No doubt the Legislature in its wisdom meant to make it clear that one’s conviction of a felony should never be left to intendment, implication or uncertainty. This wisdom is fully vindicated by the fact that in apparently *789the first case ever to reach this Court involving a plea of nolo contendere to a felony indictment, the accused individual says that he did not understand the import and implication of such plea.

Frequently, courts are charged with engaging in “judicial legislation.”' With great deference to other members of the Court, I am convinced that the majority opinion not only engages in “judicial legislation” in the usual sense, but that it goes to the quite unusual extreme of repealing two specific statutory enactments. It is my considered judgment that, for almost a century, it has been accepted as hornbook law among the members of the legal profession that there are but two methods whereby one may be convicted of a felony in this state: by plea of guilty and by jury verdict. As a result of the majority opinion, an accused in a felony case now may enter the plea of nolo contendere, nowhere re-referred to in the entire West Virginia Code, never before appearing in a felony case among the reported decisions of this Court, but having its nebulous, uncertain existence on the yellow pages of ancient legal tomes. Having entered such a plea, thereby stating that he neither confesses nor denies, the court may convict him without the intervention of a jury of his peers.

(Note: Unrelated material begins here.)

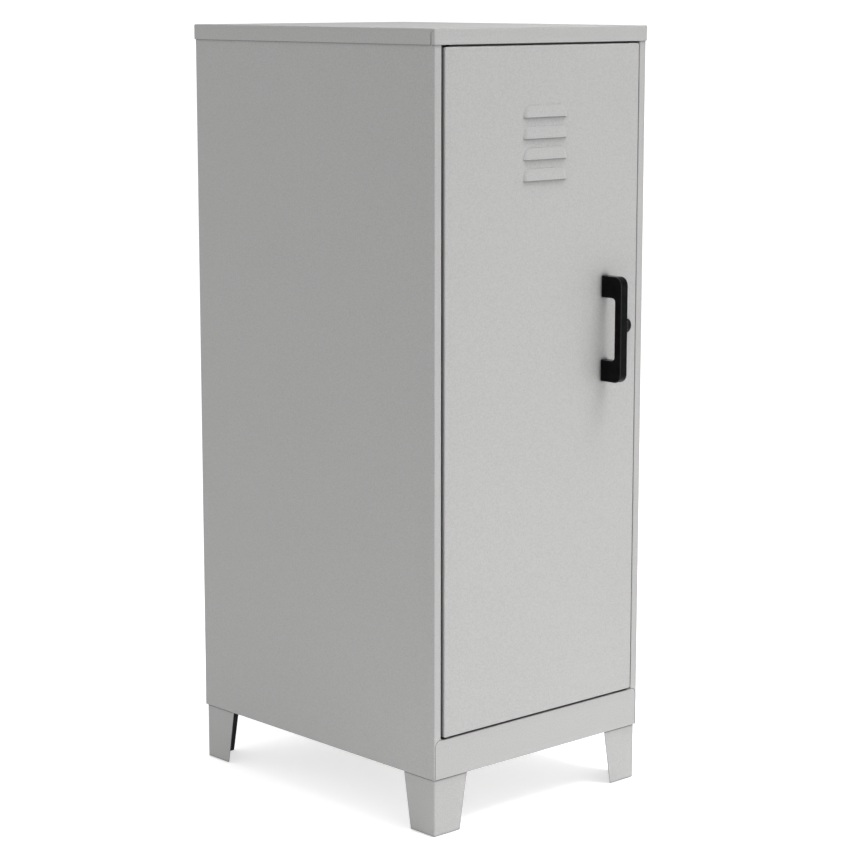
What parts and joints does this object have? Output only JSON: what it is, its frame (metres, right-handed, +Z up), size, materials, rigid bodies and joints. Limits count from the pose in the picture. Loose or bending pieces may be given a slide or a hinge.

I would hold that one accused of a felony in this State may be convicted only by the verdict of a jury or by his plea of guilty and that, in the absence of a conviction of the accused by either method, there can be no valid sentence.

For the reasons stated, I would award the writ, and discharge the prisoner from his confinement in the penitentiary on the ground that he has been sentenced in the absence of a conviction in a manner recognized by the law of this state.